Eger befriended Viktor Frankl, went into therapy, and received her PhD in clinical psychology from the University of Texas at El Paso in 1978. She also received her license to practice as a psychologist. She opened a therapy clinic in La Jolla, California, and was appointed to the faculty at the University of California, San Diego.

In 1990, Eger returned to Auschwitz to face her repressed emotions. At the urging of Philip Zimbardo, she published her experiences in her first book ' in 2017.

In her work as a psychologist, Eger helped her clients to free themselves from their own thoughts, and helped them to ultimately choose freedom. The Choice became a New York Times and Sunday Times bestseller. In her second book The Gift (2020) she encourages the reader to change the thoughts that, according to Eger, "imprison us and the destructive behaviors that would hinder us. What happens to us in life is not the most important thing in the end. ... Rather, the most important thing is what we do with our lives."

Eger appeared on CNN and The Oprah Winfrey Show.

==Personal life and death==
Eger died in San Diego on April 27, 2026, at the age of 98. Bela Eger preceded her in death in 1993.
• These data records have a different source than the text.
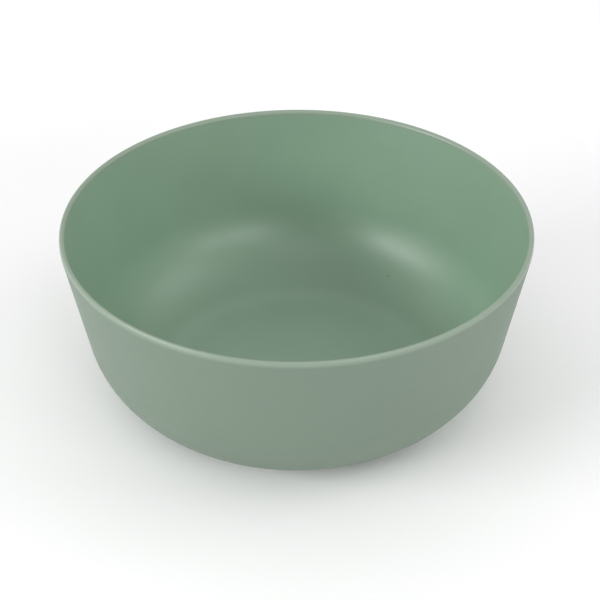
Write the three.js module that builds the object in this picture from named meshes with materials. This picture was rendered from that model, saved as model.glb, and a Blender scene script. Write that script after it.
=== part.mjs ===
// A mixing bowl, compression-moulded in one piece from melamine resin. A round wall
// leans outwards to a soft lip, a wide rolled corner leads into a flat floor, and the
// floor stands on a low foot ring. Sizes are in millimetres and +Z is up. The origin
// is the centre of the plane that the foot ring stands on.

import * as THREE from "three";

// Driving dimensions.
const HEIGHT = 99; // from the foot ring's face to the crest of the lip
const RIM_RADIUS = 120.5; // outer face of the wall, carried up to the crest's plane
const WALL_LEAN_DEG = 10.8; // how far the wall leans outwards from upright
const WALL_THICKNESS = 3;
const FLOOR_THICKNESS = 3;
const CORNER_RADIUS = 52; // outside of the rolled corner; the inside is concentric
const LIP_OUTER_DROP = 3.5; // how far down the outer face the lip's rounding reaches
const LIP_INNER_DROP = 1.6; // the same on the inner face
const FOOT_WIDTH = 4; // flat face of the foot ring
const FOOT_RECESS = 1; // depth of the underside inside the foot ring
const FOOT_EDGE_RADIUS = 0.4; // rounding of both edges of the recess's step

// How finely the round shapes are divided.
const SEGMENTS_AROUND = 96;
const STEPS_CORNER = 11;
const STEPS_LIP_OUTER = 6;
const STEPS_LIP_INNER = 4;
const STEPS_FOOT_EDGE = 2;

const SAGE_GREEN = 0x7a917d;
const SATIN_ROUGHNESS = 0.45;

const point = (radius, height) => new THREE.Vector2(radius, height);

// Whole numbers from 0 to count, which the arcs below are stepped by.
const stepsTo = (count) => Array.from({ length: count + 1 }, (_, i) => i);

// Circular fillet where the line from before to corner turns towards after.
function fillet(before, corner, after, radius, steps) {
  const back = before.clone().sub(corner).normalize();
  const ahead = after.clone().sub(corner).normalize();
  const halfAngle = Math.acos(back.dot(ahead)) / 2;
  const toCentre = back.clone().add(ahead).normalize();
  const centre = corner.clone().addScaledVector(toCentre, radius / Math.sin(halfAngle));
  const start = corner.clone().addScaledVector(back, radius / Math.tan(halfAngle));
  const turn = Math.sign(ahead.cross(back)) * (Math.PI - 2 * halfAngle);
  return stepsTo(steps).map((i) => start.clone().rotateAround(centre, (turn * i) / steps));
}

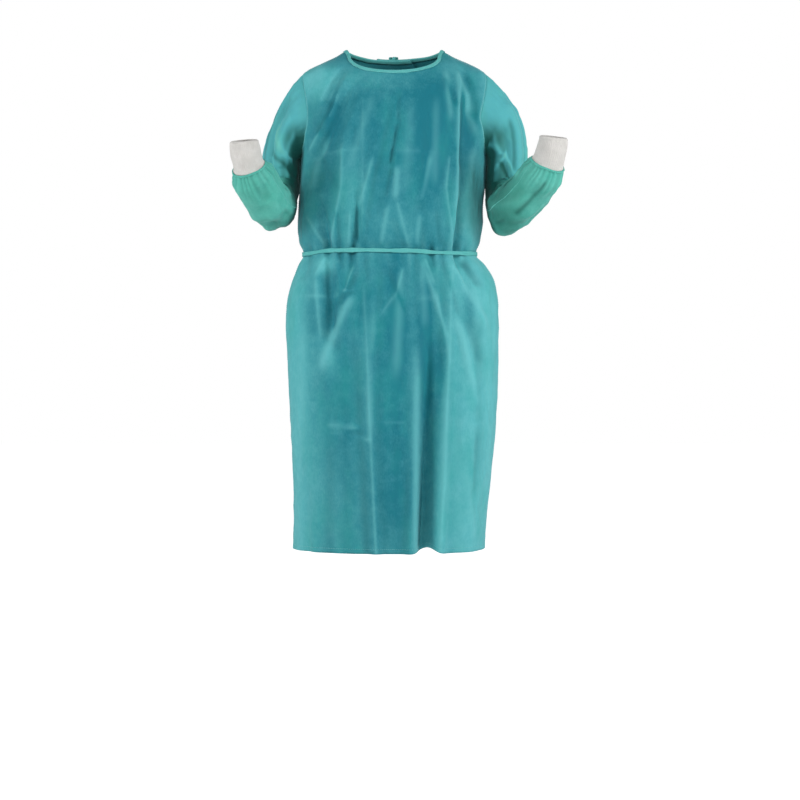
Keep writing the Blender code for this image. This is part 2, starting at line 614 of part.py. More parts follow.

At the time of her death, Edith Eger was survived by her daughter Marianne Engle, a clinical psychologist married to Robert Engle, Nobel laureate in economics; Audrey Thompson, an executive coach; son John, a retired businessman; five grandchildren and ten great grandchildren.

==Books==
- The Choice: Embrace the Possible. Scribner, 2017, ISBN 978-1-5011-3078-6.
- The Gift: 12 Lessons to Save Your Life. Ebury Publishing, 2020, ISBN 978-1-84604-627-8. A later edition is entitled The Gift: 14 Lessons to Save Your Life.
- The Ballerina of Auschwitz. Rider & Co., 2024, ISBN 978-1-84604-781-7.